The first day in a new job can be scary, and a company’s onboarding experience can be the difference between a new hire wanting to run for the hills versus being ecstatic to hit the ground running. So how can you make the most of your onboarding experience? 

What Does Onboarding Mean?

“Onboarding,” also known as organisational socialisation, refers to the process whereby new employees within a business culture acquire the necessary knowledge, skills, and behaviours to become effective members of their team. 

This process includes a lot more than filing paperwork and documents and it lasts a lot longer than a new hire orientation. There are many components to the onboarding process which means it can last anywhere from one week to a whole year. Most successful onboarding processes last at least a few months. Ideally, employees feel competent and confident once the onboarding process is complete.

Why Onboarding Staff Successfully is So Important

A strong onboarding process is important because it acclimates a new hire to their role and engages them with the culture and organisational goals, creating employees that are committed to the success of the business. If implemented effectively, it increases employee retention and significantly improves employee productivity.
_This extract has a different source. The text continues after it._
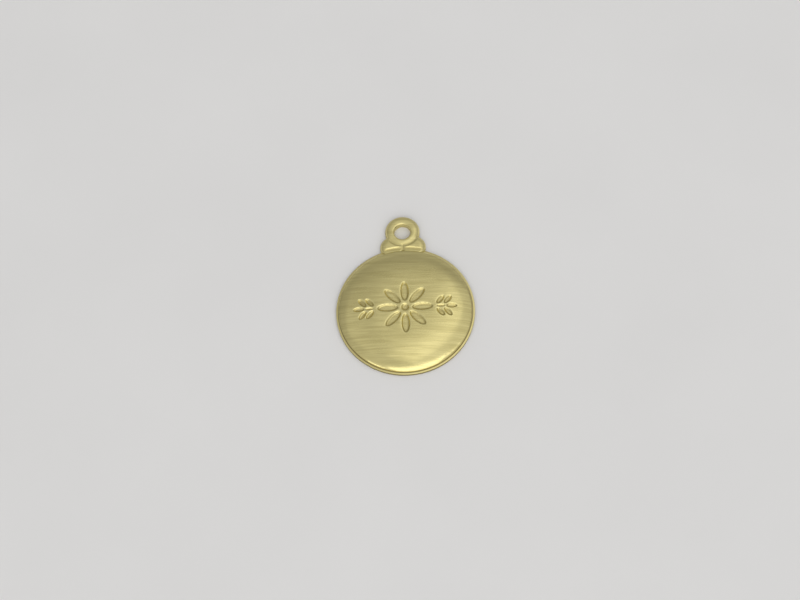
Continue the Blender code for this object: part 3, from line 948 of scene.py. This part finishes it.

Additionally, by providing all the necessary tools, knowledge, and skills an employee needs to do their job and integrate seamlessly into their team and the larger workplace culture, they are more likely to thrive in their role. By the end of their onboarding process, your new hire should not only know what’s expected of them, but they should be adding real value to your company as a whole. 
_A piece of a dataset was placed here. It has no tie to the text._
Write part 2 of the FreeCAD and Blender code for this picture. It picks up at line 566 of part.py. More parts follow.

The key to a successful onboarding experience is having standardised and consistent, tried and tested processes in place. This can be developed in house or outsourced to a specialised HR Consultancy who have the knowledge on the key functions of leadership development, workplace and team profiling assessments

The 4 Phases of Staff Onboarding

As soon as a new hire accepts a position offer, the onboarding process begins. The first steps are to get any paperwork or documents signed to legally accept them onto your team. An employee’s first day on the job shouldn’t have them jumping into the work you hired them to do. It is the beginning of what will hopefully be a long and mutually beneficial relationship, so you should take the time to get to know them and let them know who you are. 


The first phase of orientation includes an introduction to the organisation, their team members, senior management, and includes a tour of the facility within which they’ll be working. The orientation also includes acquainting them with the employee handbook, policies, procedures, compliance materials, benefit information, and any other essential paperwork to be filled out by the new hire. Sharing the company’s mission, vision, and values are an important first step to familiarise them with company culture and expected behaviours.

Training and orientation methods used in this phase are usually standardised program-based learning and may include lectures, initial socialisation, and question and answer sessions.

Role Training

The second phase of onboarding is to train an employee in their day to day activities, outlining and discussing performance expectations and providing job specific tools that a new hire will need. This process can include job shadowing and safety training which enables them to gain full knowledge and a solid understanding of their role and how it is performed in this organisation to become a productive member of the team.

In addition to this, it’s important at this stage to introduce business objectives that relate to their role and their team’s role, including explaining the responsibilities and competencies of other team members and how they will be interacting with them.


After what is usually a predetermined duration in a new role, an employee will enter the transition phase of onboarding, where they go from the probationary period to a permanent position. At this stage, their primary source of development and support will shift from HR and now be derived from their direct supervisor. HR generally takes a step back, though they still play a role in employee relations and interpersonal dynamics.

It is integral that line managers have the skills to support new employees with effective communication and strategies for improvement and growth. They can do this using a blended training approach, mixing different methods and feedback to create open communication within their team.

Job Development

The fourth and final approach to onboarding is job development. This includes creating a plan for ongoing training by focusing on personal and career growth. By creating a long term plan with their line managers, the new employee envisions how they can positively contribute, continue productively, and grow within the organisation. 

Tools to implement this stage include completing a competency assessment, creating learning paths, individual development plans, and setting personal and professional goals to work towards.

What Tools Can Help You Across Each Stage of Onboarding

There are a number of tools to help you with the new employee onboarding process that help to strengthen, streamline, and guide new employees to their roles. In today’s competitive business landscape, offering new hires a positive onboarding experience is essential to employee retention.

The tools you use for your onboarding may depend on your budget and how specialised you require your process to be. There are many applications and software, both free and paid, available to human resources personnel and line managers to help them with their onboarding experience. In addition to these, there are tools that can be created within your organisation:

  • DISC personality tests – not only a tool for recruitment, HR Profiling Solutions DISC personality tests can help new hires and team members improve understanding and communication and learn how to adjust their behaviour to suit others’ styles and specific situations.
  • Checklists and forms – getting all the necessary forms read, understood, and signed, and having checklists that ensure every part of the process is completed.
  • Virtual and interactive tours – these can be done at the pace of the individual and can provide more in-depth information about the organisation.
  • Newsletters – to help them get to know the organisation and keep up with relevant events, offerings, and achievements.
  • Role play and simulation – training tools to familiarise new hires with the job role.
  • Videos – action how-to’s to introduce them to their role and provide necessary information in a quick and engaging way.
  • Informational posters with QR-codes – leading employees to interact to acquire more information about certain subjects if they want to delve deeper.
  • Blended learning experiences – a way to understand the learning styles of a new hire and make the process more fun.
  • Team building activities – shared meals, sports competitions, or other game-based or problem-solving activities encourage interaction, communication, and relationship building.